Merriam-Webster's Word of the Day for April 16, 2025 is: adversity ad-VER-suh-tee noun Adversity refers to a difficult situation or condition, or to a state of serious or continued difficulty or misfortune. // The soldiers were honored for acting with courage in the face of adversity. // The team overcame many adversities on their way to summiting the mountain. See the entry > Examples: “To foster self-reliance, colleges should focus on supports that empower students to face challenges. ... Instead of lowering demands to accommodate discomfort, institutions can create frameworks that help students cope, adapt and ultimately thrive in the face of adversity.” — Steven Mintz, Inside Higher Ed, 11 Mar. 2025 Did you know? The world, alas, is full of adversity of all kinds, from misfortune to outright calamity. But while we—being humble lexicographers, not sagacious philosophers—cannot explain the source of such adversity, we can explain the source of the word adversity. If you've ever faced adversity and felt like fate, the world, or something else was turned against you, it will not surprise you that adversity traces back to the Latin verb advertere, meaning “to turn toward, direct,” itself a combination of the verb vertere, “to turn,” and the prefix ad-, “to.” The past participle of advertere is adversus, meaning “turned toward, facing, opposed,” which eventually led (via a couple languages in between) to the Middle English word adversite, meaning “opposition, hostility, misfortune, or hardship,” and the adversity we know today.
Merriam-Webster's Word of the Day for April 10, 2025 is: chary CHAIR-ee adjective Chary is usually used with about or of to describe someone who is cautious about doing something. // The director is chary about spending money. // I've always been chary of travelling alone. See the entry > Examples: “Overall, Rendell is chary about divulging the selling price of various documents, but he does occasionally reveal some financial details.” — Michael Dirda, The Washington Post, 3 Feb. 2024 Did you know? How did chary, which began as the opposite of cheery, become a synonym of wary? Don't worry, there's no need to be chary—the answer is not dreary. Chary's Middle English predecessor, charri, meant “sorrowful,” a sense that harks back to the Old English word cearig, meaning “troubled, troublesome, taking care,” which ultimately comes from an assumed-but-unattested Germanic word, karō, meaning “sorrow” or “worry,” that is also an ancestor of the word care. It's perhaps unsurprising then, that chary was once used to mean “dear” or “cherished.” Both sorrow and affection have largely faded from chary, and today the word is most often used as a synonym of careful.

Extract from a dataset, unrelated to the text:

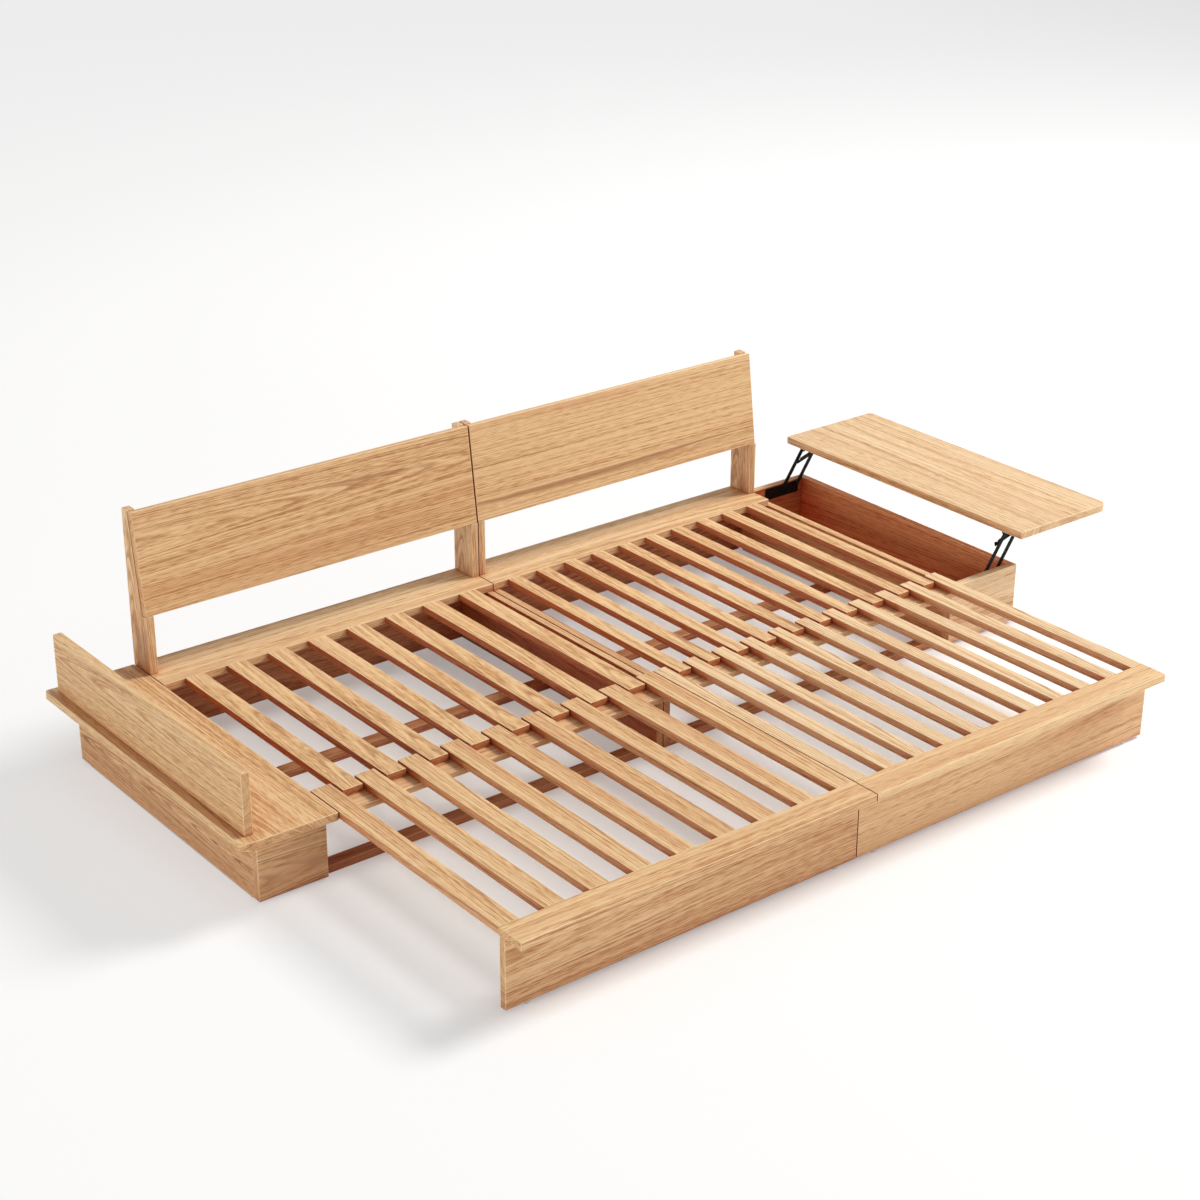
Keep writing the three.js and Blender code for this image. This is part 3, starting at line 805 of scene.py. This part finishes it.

Merriam-Webster's Word of the Day for April 9, 2025 is: vouchsafe vowch-SAYF verb Vouchsafe is a formal and old-fashioned word meaning "to give (something) to someone as a promise or a privilege." // He vouchsafed the secret to only a few of his closest allies. See the entry > Examples: "[Arthur] Conan Doyle (1859-1930) wrote several horribly chilling tales of the supernatural, although this might surprise readers who only know his Sherlock Holmes stories. When there are eerie goings-on in the Holmes yarns, a rational explanation is inevitably vouchsafed, à la Scooby-Doo." — Jake Kerridge, The Daily Telegraph (London), 20 Dec. 2023 Did you know? Shakespeare fans are well acquainted with vouchsafe, which in its Middle English form vouchen sauf meant "to grant, consent, or deign." The word, which was borrowed with its present meaning from Anglo-French in the 14th century, pops up fairly frequently in the Bard's work—60 times, to be exact. "Vouchsafe me yet your picture for my love," beseeches Proteus of Silvia in The Two Gentlemen of Verona. "Vouchsafe me raiment, bed, and food," King Lear begs his daughter Regan. But you needn't turn to Shakespeare to find vouchsafe; today's writers still find it to be a perfectly useful word.